All tests passed for me. I also tried your test case with -polly-use-runtime-alias-checks=false -polly-ignore-aliasing and it still works with codegen (I had doubts that if your additional code is not executing, the chain of address loads would not end up in RequiredILs).

Before the patch is good to be landed, please address the [serious] remark.

1146 ↗(On Diff #153012)

[nit] Unrelated change

445–446 ↗(On Diff #153012)

[remark] hasVariantIndex is only used in this file, so a declaration static bool hasVariantIndex(... (or a lambda) without anything added to the header file would have been enough.

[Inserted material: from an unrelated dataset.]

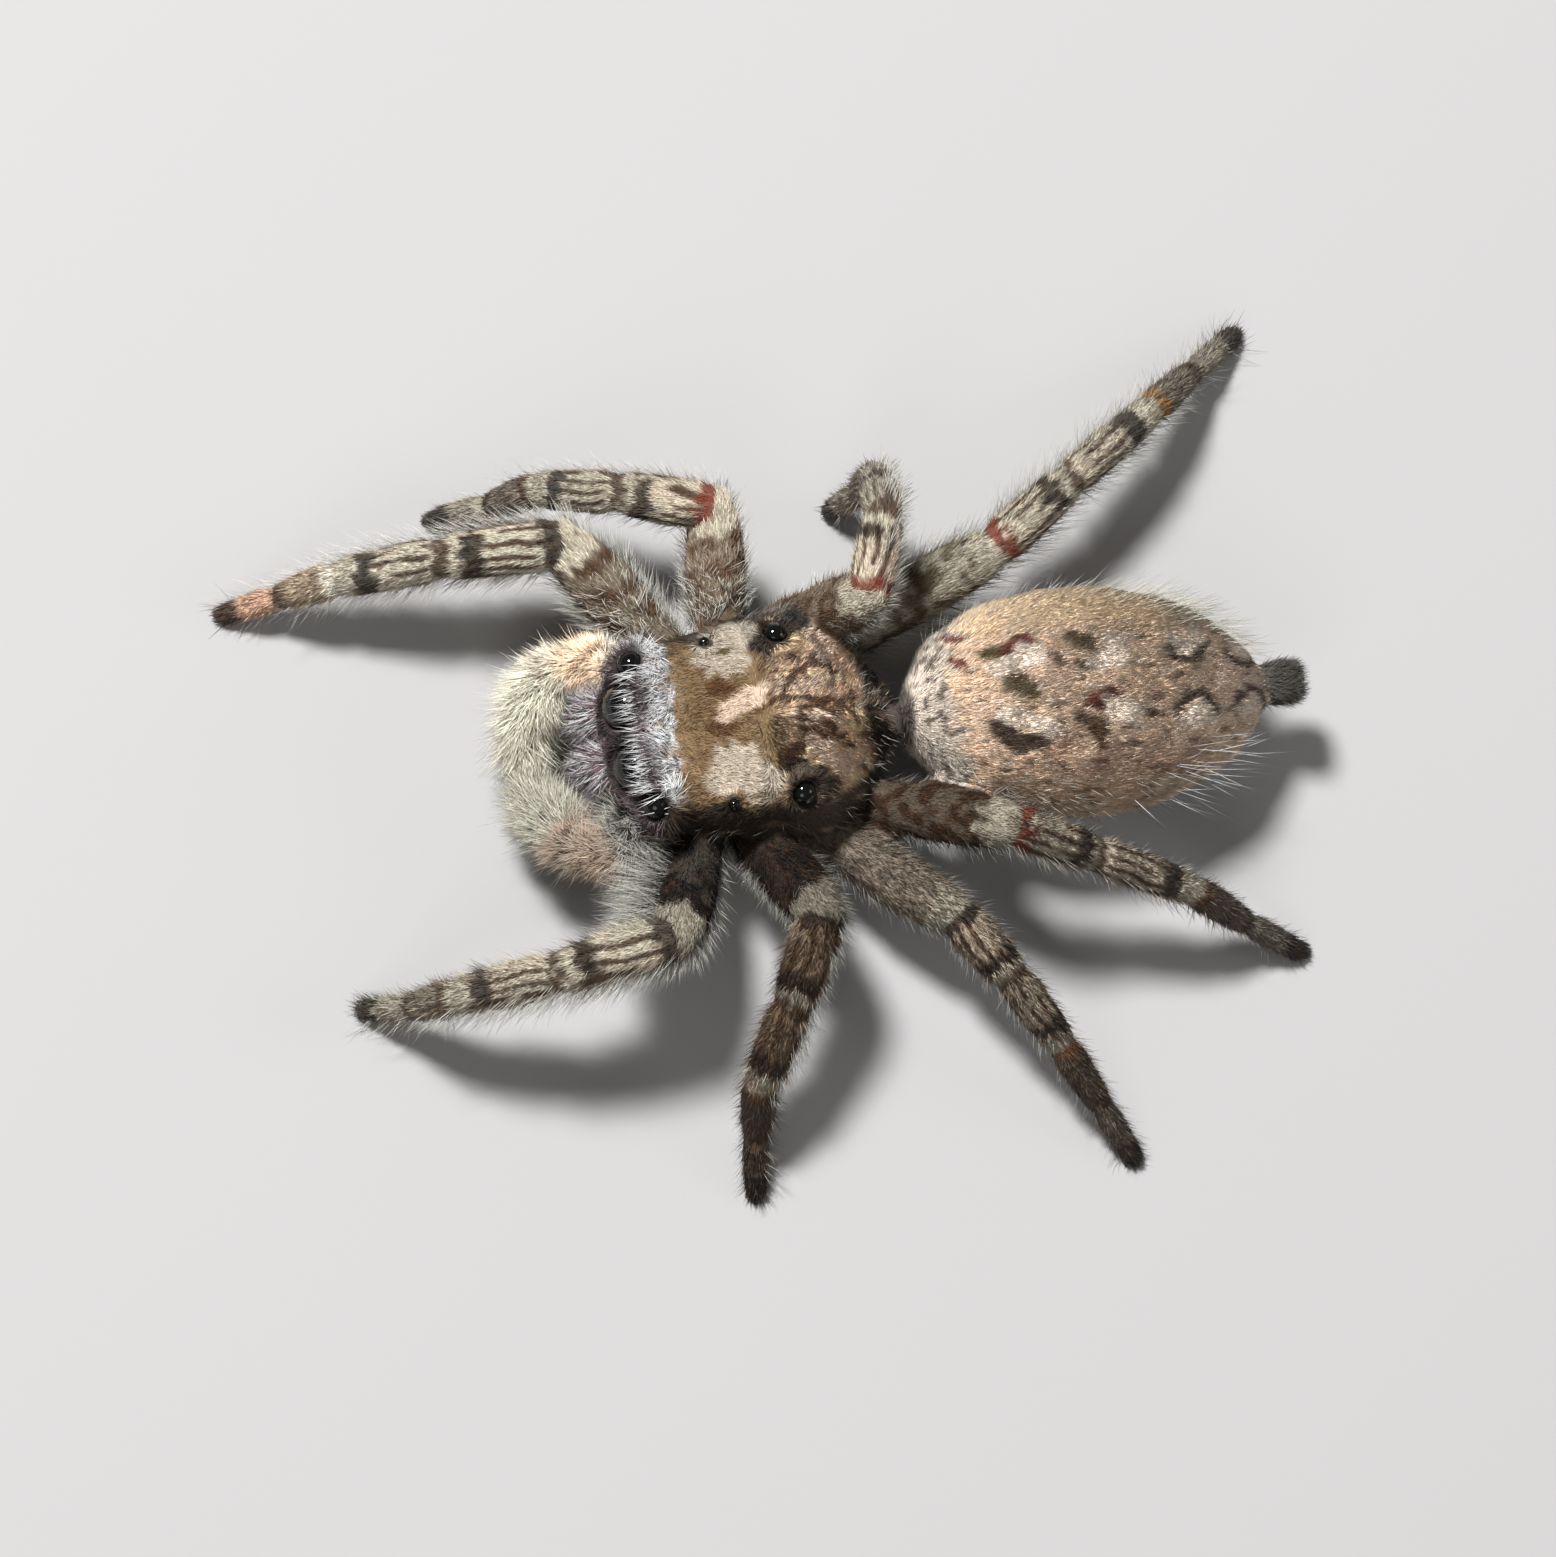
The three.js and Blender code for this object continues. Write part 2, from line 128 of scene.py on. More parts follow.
class SpiderColours(bpy.types.PropertyGroup):
    """The colours of the coat."""

    white: colour_property("Brow white", "Cool white of the brow and face", (208, 208, 208))
    chalk: colour_property("Chalk", "Palest spots of the abdomen", (242, 228, 212))
    cream: colour_property("Cream", "Pale patches and bands", (190, 178, 161))
    bone: colour_property("Bone", "Pale stretches of the legs", (196, 188, 168))
    pink: colour_property("Pink cream", "Warm pale spots and streaks", (224, 200, 178))
    straw: colour_property("Straw", "Brushes of the feelers", (224, 220, 202))
    gold: colour_property("Gold", "Warm right edge of the abdomen", (255, 228, 188))
    tan: colour_property("Tan", "Ground colour of the body", (245, 214, 184))
    ochre: colour_property("Ochre", "Top of the head", (132, 108, 78))
    olive: colour_property("Olive", "Shaded edges of the spots", (86, 72, 34))
    umber: colour_property("Umber", "Thin dark bows round the pale spots", (58, 40, 28))
    brown: colour_property("Brown", "Darker mottling", (92, 62, 38))
    rust: colour_property("Rust", "Red-brown joint rings", (116, 48, 34))
    amber: colour_property("Amber", "Warm ends of some legs", (222, 176, 146))
    honey: colour_property("Honey", "Golden spot near the end of one rear leg", (160, 112, 50))
    soot: colour_property("Soot", "Darkest bands and flanks", (32, 24, 19))
    grey: colour_property("Grey", "Fringes and shaded hair", (200, 197, 188))
    mauve: colour_property("Mauve", "Bare skin of the face", (120, 98, 106))


class SpiderStage(bpy.types.PropertyGroup):
    """Camera and what it sees."""

    azimuth: angle_property("Azimuth", "The camera's way round the spider", 39.68)
    elevation: angle_property("Elevation", "The camera's height angle", 74.56)
    roll: angle_property("Roll", "The camera's turn about its own line of sight", -44.78)
    distance: length_property("Distance", "Camera to spider", 250)
    field: length_property("Field", "Width of what the camera sees", 23.95)
    aim: FloatVectorProperty(name="Aim", description="What the camera looks at", size=3,
                             subtype="TRANSLATION", unit="LENGTH",
                             default=(0.348 * MM, -0.234 * MM, 2.0 * MM))


# ---- The body, as the solids give it ----

def corners(node):
    """A solid's corners in millimetres, once each."""
    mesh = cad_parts[node].data
    found = np.empty(len(mesh.vertices) * 3, np.float32)
    mesh.vertices.foreach_get("co", found)
    return np.unique(np.round(found.reshape(-1, 3).astype(float) / MM, 3), axis=0)


def box_middle(node):
    low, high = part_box(node)
    return np.array((low + high) / 2) / MM


def unit(vectors):
    return vectors / np.maximum(np.linalg.norm(vectors, axis=-1, keepdims=True), 1e-9)


def meeting(inner, outer):
    """The corners of one solid of a leg that face the next solid across the cut between them."""
    a, b = corners(inner), corners(outer)
    facing = 0.08  # wider than the cut and narrower than a face
    gaps = np.linalg.norm(a[:, None] - b[None], axis=2)
    return a[gaps.min(axis=1) < facing]


class Limb:
    """A jointed line from root to tip: a radius at each joint, a top side on each stretch."""

    def __init__(self, joints, radii):
        self.joints = np.array(joints, float)
        self.radii = np.array(radii, float)
        self.ways = unit(np.diff(self.joints, axis=0))
        self.lengths = np.linalg.norm(np.diff(self.joints, axis=0), axis=1)
        ups, up = [], np.array((0.0, 0.0, 1.0))
        for way in self.ways:
            up = unit(up - way * (up @ way))
            ups.append(up)
        self.ups = np.array(ups)
        self.asides = np.cross(self.ways, self.ups)

    def place(self, points):
        """For each point: its stretch, share along it, foot on the line, angle from its top."""
        starts = self.joints[:-1]
        reach = points[:, None] - starts
        share = np.clip((reach * self.ways).sum(2) / self.lengths, 0, 1)
        feet = starts + share[..., None] * (self.ways * self.lengths[:, None])
        stretch = np.linalg.norm(points[:, None] - feet, axis=2).argmin(axis=1)
        rows = np.arange(len(points))
        foot = feet[rows, stretch]
        out = points - foot
        angle = np.arctan2((out * self.asides[stretch]).sum(1), (out * self.ups[stretch]).sum(1))
        return stretch, share[rows, stretch], foot, angle


# Radius of a leg's solids at its hip, its four joints and its tip, for each pair of legs, in
# millimetres, and the share of it that the skin keeps.
LEG_RADII = {
    1: (0.42, 0.44, 0.39, 0.34, 0.27, 0.24), 2: (0.4, 0.42, 0.38, 0.33, 0.27, 0.24),
    3: (0.4, 0.4, 0.35, 0.3, 0.26, 0.24), 4: (0.4, 0.4, 0.35, 0.31, 0.26, 0.24),
}
LEG_SLIMNESS = np.array((1, 1, 1, 1, 0.92, 0.84))
FEMUR_LENGTH = 2.3
FEMUR_SWELL = 0.07  # how much wider a femur is in its middle
STRAIGHT, BENT = 25, 50  # degrees of bend from which a joint starts to count, and counts in full


def round_joint(ring, before, after, radius):
    """The middle of a round joint, whose cut reaches further on the inside of the bend."""
    middle = ring.mean(axis=0)
    outward = unit(before - after)
    shift = ((ring - middle) @ outward).max() - radius
    bend = np.degrees(np.arccos(np.clip(before @ after, -1, 1)))
    return middle + outward * shift * smooth(bend, STRAIGHT, BENT)


def leg_limb(side, pair):
    """A leg's line. The femur's way mirrors the patella's in the cut between them."""
    nodes = [f"{part}_{side}_{pair}" for part in SEGMENTS]
    radii = np.array(LEG_RADII[pair])
    rings = [meeting(a, b) for a, b in zip(nodes, nodes[1:])]
    joints = [ring.mean(axis=0) for ring in rings]
    cut = np.linalg.svd(rings[0] - joints[0])[2][2]
    foot = corners(nodes[-1])
    rounds = 3  # each round places the joints by the ways that the last one found
    for _ in range(rounds):
        ways = [unit(b - a) for a, b in zip(joints, joints[1:])]
        femur_way = 2 * (cut @ ways[0]) * cut - ways[0]
        foot_way = unit(foot.mean(axis=0) - joints[-1])
        ways = [femur_way, *ways, foot_way]
        joints = [round_joint(*cut_joint) for cut_joint in zip(rings, ways, ways[1:], radii[1:])]
    hip = joints[0] - femur_way * FEMUR_LENGTH
    tip = joints[-1] + foot_way * (((foot - joints[-1]) @ foot_way).max() - radii[-1])
    depth = bpy.context.scene.spider_skin.coat_depth / MM
    return Limb([hip, *joints, tip], (radii - depth) * LEG_SLIMNESS)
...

452–454 ↗(On Diff #153012)

[nit] We usually do not enclose a single statement following an if in braces.

1 ↗(On Diff #153012)

[serious] %loadPolly missing

[style] Use < %s

[suggestion] 2>&1 is unnecessary

22 ↗(On Diff #153012)

[style] The target triple. ModuleID and source_filename lines can be removed; The target triple in particular can cause the test to fail if LLVM_TARGETS_TO_BUILD does not include X86.

Used for-each loop with llvm::drop_begin() in hasVariantIndex().
Removed hasVariantIndex()definition from header file and made it static.
Added %loadPolly in the test case and modified the run statement.

Meinersbur accepted this revision.Jun 28 2018, 10:08 AM

Thanks for all the changes.

@philip.pfaffe Since Sahil does not have commit rights (yet), do you want to land it?


This revision is now accepted and ready to land.Jun 28 2018, 10:08 AM
This revision was automatically updated to reflect the committed changes.